Mit diesen Beispielen von Hierarchie wird klar, dass auch dieser Begriff neu definiert werden muss. Es gibt steile Hierarchien und flache Hierarchien. Doch die Guten, das sind die runden Hierarchien. In einer runden Hierarchie gibt es notwendige Rollen, in denen sich die Gruppenzugehörigen wiederfinden können. Da sie in ihrer Macht-von-innen stehen haben sie ihre Gabe in den notwendigen Rollen erkannt und übernehmen sie verantwortungsvoll um die Reise GEMEINSAM sicher ans Ziel zu bringen. Alle stehen im Dienste des Lebens. Die notwendigen Rollen sind zum Beispiel die, die begleiten, die unterstützen, die vorbereiten, die wiederherstellen und reinigen, die beschützen, die vorhersehen, die Erfahrenen und die, die wissen. Und ja, auch die, die gut anführen können. Wenn nicht jede/r seinen Platz kennt und in seiner Macht steht, ist die Gefahr groß, dass dieser Flug nicht sicher landen kann, oder vielleicht gar nicht erst zum Start kommt.

 

Dieses Beispiel kann man auch auf eine Gruppe von Steinzeitmenschen übertragen, die überleben wollen. Fehlt in einer Gruppe nur EINE Gabe, die niemand verkörpern kann, dann ist diese Sippe zum aussterben verurteilt. Das Leben kann nicht weitergehen.

 

Weniger einfach zu sehen ist es, diese Beispiele auf Gemeinschaften von heute zu übertragen, aber es lohnt sich, eine Selbstreflexion über jede einzelne Gemeinschaft zu der wir uns zugehörig fühlen zu machen. Probier´ es mal, nur für Dich. Zum Beispiel schriftlich in Deinem Buch der Schatten.

Schreibe für dich auf:

Welches sind meine Gemeinschaften? Da kann zum Beispiel stehen: Familie. Hausgemeinschaft. Kollegen. Spirituelle Gemeinschaft. Staat.

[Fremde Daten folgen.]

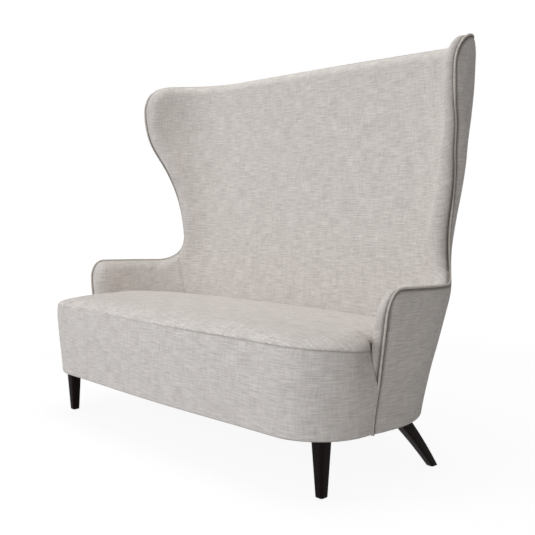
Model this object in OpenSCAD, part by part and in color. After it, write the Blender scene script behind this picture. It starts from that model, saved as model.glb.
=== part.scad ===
// High back settee: a raked tub shell with wings and arms round a tight seat,
// upholstered over a timber and plywood frame on four tapered legs.
// X runs across the seat, Y from the front to the back, Z up from the floor.

/* [Shell] */
// Outside width across the wings and arms
shell_w = 1600; // [1520:1:1680]
// Outside width of the body at its underside
base_w = 1506; // [1460:1:1560]
// Height of the outer edge of the back and wings
shell_h = 1297; // [1240:1:1360]
// Height of the underside above the floor
skirt_z = 163; // [140:1:190]
// Distance from the front line to the outside back at the underside
base_d = 615; // [580:1:660]
// How much further back the outside back lies at the top
back_lean = 197; // [150:1:240]
// How far the sides are hollowed between the arms and the wings
side_hollow = 10; // [0:1:20]
// How far the piped edge of the wings is drawn in between the arms and the tips
wing_draw = 18; // [0:1:22]
// Radius of the rear corners in plan
corner_r = 300; // [260:1:330]
// How far the top of the back rises towards the middle
top_rise = 6; // [0:1:20]
// Thickness of the shell with its padding
shell_t = 60; // [54:1:70]
// How far the piped edge lies inside the fullest line of the outside panels
edge_set = 6; // [4:0.5:12]

/* [Side outline] */
// Height of the arms
arm_h = 566; // [540:1:610]
// Distance from the front line to the front of the arms
arm_front = 234; // [200:1:260]
// Length of the rounded corner at the front of each arm
arm_corner = 54; // [46:1:70]
// How much lower the arm is where it meets the back
arm_dip = 9; // [0:1:20]
// Distance from the front line to the narrowest point of the back
waist_y = 651; // [620:1:670]
// Height of the narrowest point above the arms
waist_rise = 114; // [94:1:150]
// How far the seam between back and arm runs in towards the back at the height of the seat
joint_run = 58; // [0:1:70]
// Distance from the front line to the foremost point of the wings
tip_y = 516; // [480:1:560]
// How far below the top the foremost point of the wings lies
tip_drop = 111; // [90:1:150]
// Distance from the front line to the end of the rounded top of the wings
peak_y = 660; // [630:1:700]

/* [Seat] */
// Radius of the front corners in plan
front_r = 180; // [140:1:210]
// How far the front bows forward at the middle
front_bow = 11; // [0:1:30]
// Height of the seam along the front of the seat
seam_h = 420; // [400:1:440]
// How much lower that seam lies beside the arms
seam_drop = 28; // [10:1:40]
// Height of the crown of the seat above the front seam
seat_crown = 38; // [20:1:60]
// How far the border leans out between the underside and its fullest line
border_lean = 6; // [4:1:18]
// How far the border is drawn in at its top beside the arms
border_tuck = 36; // [20:1:44]

/* [Cover] */
// Thickness of the cover cloth with its wadding
cloth_t = 3; // [2:0.5:5]
// Diameter of the piping
piping_d = 8; // [6:0.5:10]
// How far the padded edge swells past the seam
edge_swell = 4; // [0:0.5:6]
// How far it swells past the seam at the top of the wings
peak_swell = 12; // [4:0.5:16]

/* [Frame] */
// Thickness of the plywood and timber of the shell frame
ply_t = 18; // [14:1:20]
// Width of the frame members
ply_w = 44; // [36:1:50]
// Height of the seat rails
rail_h = 88; // [70:1:100]
// Thickness of the seat rails
rail_t = 26; // [20:1:32]
// Side of the corner blocks
block_side = 84; // [76:1:94]
// Height of the corner blocks
block_h = 58; // [50:1:66]
// Width of the webbing straps
strap_w = 52; // [40:1:60]
// Thickness of the webbing straps
strap_t = 1.5; // [1:0.1:2]

/* [Legs] */
// Side of the front legs at the top
leg_top = 45; // [38:1:50]
// Side of the legs at the foot
leg_foot = 27; // [22:1:32]
// Front legs, distance from the middle
front_leg_x = 676; // [650:1:690]
// Front legs, distance from the front line
front_leg_y = 83; // [70:1:110]
// Rear legs, distance from the middle at the top
rear_leg_x = 690; // [640:1:690]
// Rear legs, distance from the front line at the top
rear_leg_y = 400; // [370:1:420]
// How far the rear feet stand back from the top of their legs
rear_rake = 130; // [90:1:150]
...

Stelle Dir die Fragen: Welche Fähigkeiten sind in meiner Gemeinschaft notwendig um sie weiterzubringen und ihrem ÜberLEBEN zu dienen?

Welche Fähigkeiten bringe ich meiner Natur wegen mit, oder welche habe ich an mir verneint/bejaht, oder welche setze ich ein/könnte ich einsetzen?

Übernehme ich diese Verantwortung?

Stehe ich in meiner Macht und wenn nein, warum nicht?

Welche Art von Macht verwende ich?

Kann ich vertrauensvoll Macht teilen? Wenn nicht, warum?

Kann ich die Autorität der Fähigkeiten anderer anerkennen und mich dafür bedanken, dass sie sie zum gemeinschaftlichen Nutzen einsetzen?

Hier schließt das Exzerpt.